More importantly, however, we have lost some information when taking these deriviatives: the information about where the hole is located. Sure, it is implicitly there (most helpfully in the pair-of-lists form), but it seems to me that if we are taking a derivative of something like \(X^2\) then it would be more useful to have something of the form

$$H\cdot X + X \cdot H$$

where the hole is represented by \(H\). Returning to the above recursive expression for the deriviative, we would have instead

$$L’ = H\cdot L + X \cdot L’$$

which is what we said in prose anyway! This new form is useful because it combines the advantages of a) not requiring infinitely many constructors; and b) explicitly telling us where the hole is. Writing this down as a Haskell type and firing up GHCI, we arrive at

data L' a = HoleFirst [a] | HoleLater a (L' a)

Taking a cue from Conal Elliot’s writings on derivatives, I want to build a type class whose inhabitants are differentiable types together with their derivatives and functions to fill the holes.

-- Types with derivatives and hole-filler functions with args of type a
class DerivType t a where 
  type Deriv t :: *
  fill :: Deriv t -> a -> t

instance DerivType [a] a where 
  type Deriv [a] = L' a 
  fill (HoleFirst (as :: [a]) a = a : as 
  fill (HoleLater x as) a = x : (fill as a)

This works, but leads to type inference trouble without explicit type annotation everywhere:

> (fill (HoleFirst [1,2,3::Int]) (0::Int)) :: [Int]
[0,1,2,3]

The trouble seems to be that the compiler knows that the first argument of fill is some Deriv t, and (I think) it knows that Deriv t ~ Deriv [a] ~ L' a, but it cannot deduce that t ~ [a]. This is reasonable since Deriv is not monomorphic. What about an approach via type families? This seems to work out a lot better overall:

type family DerivPair t
type instance DerivPair [a]   = (L' a)
type instance DerivPair (a,b) = (DerivPair a, DerivPair b)

type family Elem t
type instance Elem [a]   = a
type instance Elem (s,t) = (Elem s, Elem t)

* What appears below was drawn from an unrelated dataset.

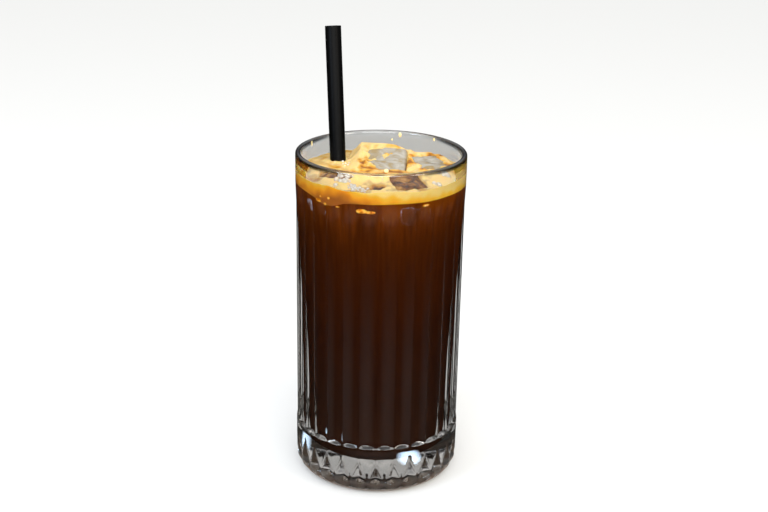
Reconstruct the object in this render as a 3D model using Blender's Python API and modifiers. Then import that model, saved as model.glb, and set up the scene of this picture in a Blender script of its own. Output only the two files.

class (Elem t ~ a, DerivPair t ~ dt) => Derivative dt a t where
   fill :: dt -> a -> t

instance Derivative (L' a) a [a] where
   fill (HoleFirst as) a = a : as
   fill (HoleLater x as) a = x : fill as a

instance (Derivative ds a s, Derivative dt b t) => Derivative (ds,dt) (a,b) (s,t) where 
   fill (ds,dt) (a,b) = (fill ds a, fill dt b)                                                                          

We are able to provide the compiler with info about the element types of the collection and the relationship between t and dt. This also demonstrates how to deal with composite derivatives.

> fill (HoleFirst [1,2,3]) 0 :: [Int]
[0,1,2,3]

> fill (HoleLater 0 (HoleFirst [2,3])) 1 :: [Int]
[0,1,2,3]

GHCI just wants to know the return type we are expecting, which seems reasonable enough. This framework is also extensible:

> let h1 = HoleFirst ["a","b","c"] :: L' String
> let h2 = HoleLater 0 (HoleFirst [2,3,4]) :: L' Int
> fill (h1,h2) ("x",6) :: ([String],[Int])
(["x","a","b","c"],[0,6,2,3,4])

Great! We have a way not only of taking type derivatives, but also of keeping track of the locations of the holes so they can be filled in later. We also have enforcement of the relationship between each type and its derivative in the type system, and the type system guarantees that we can only fill in the holes with the proper element types. A totally separate approach to this stuff is via lenses: rather than poking an actual hole in a type we can just return a lens onto a particular element and provide a default value.

What if we wanted to differentiate L' a to reach all two-hole lists? Well, we have a type equation

L' a = [a] :+: (a :*: L' a)
type a :+: b = Either a b
type a :*: b = (a,b)

so it seems to me that we can encode the standard rules for differentiation following Conal Elliot, but I’ll leave that for another day.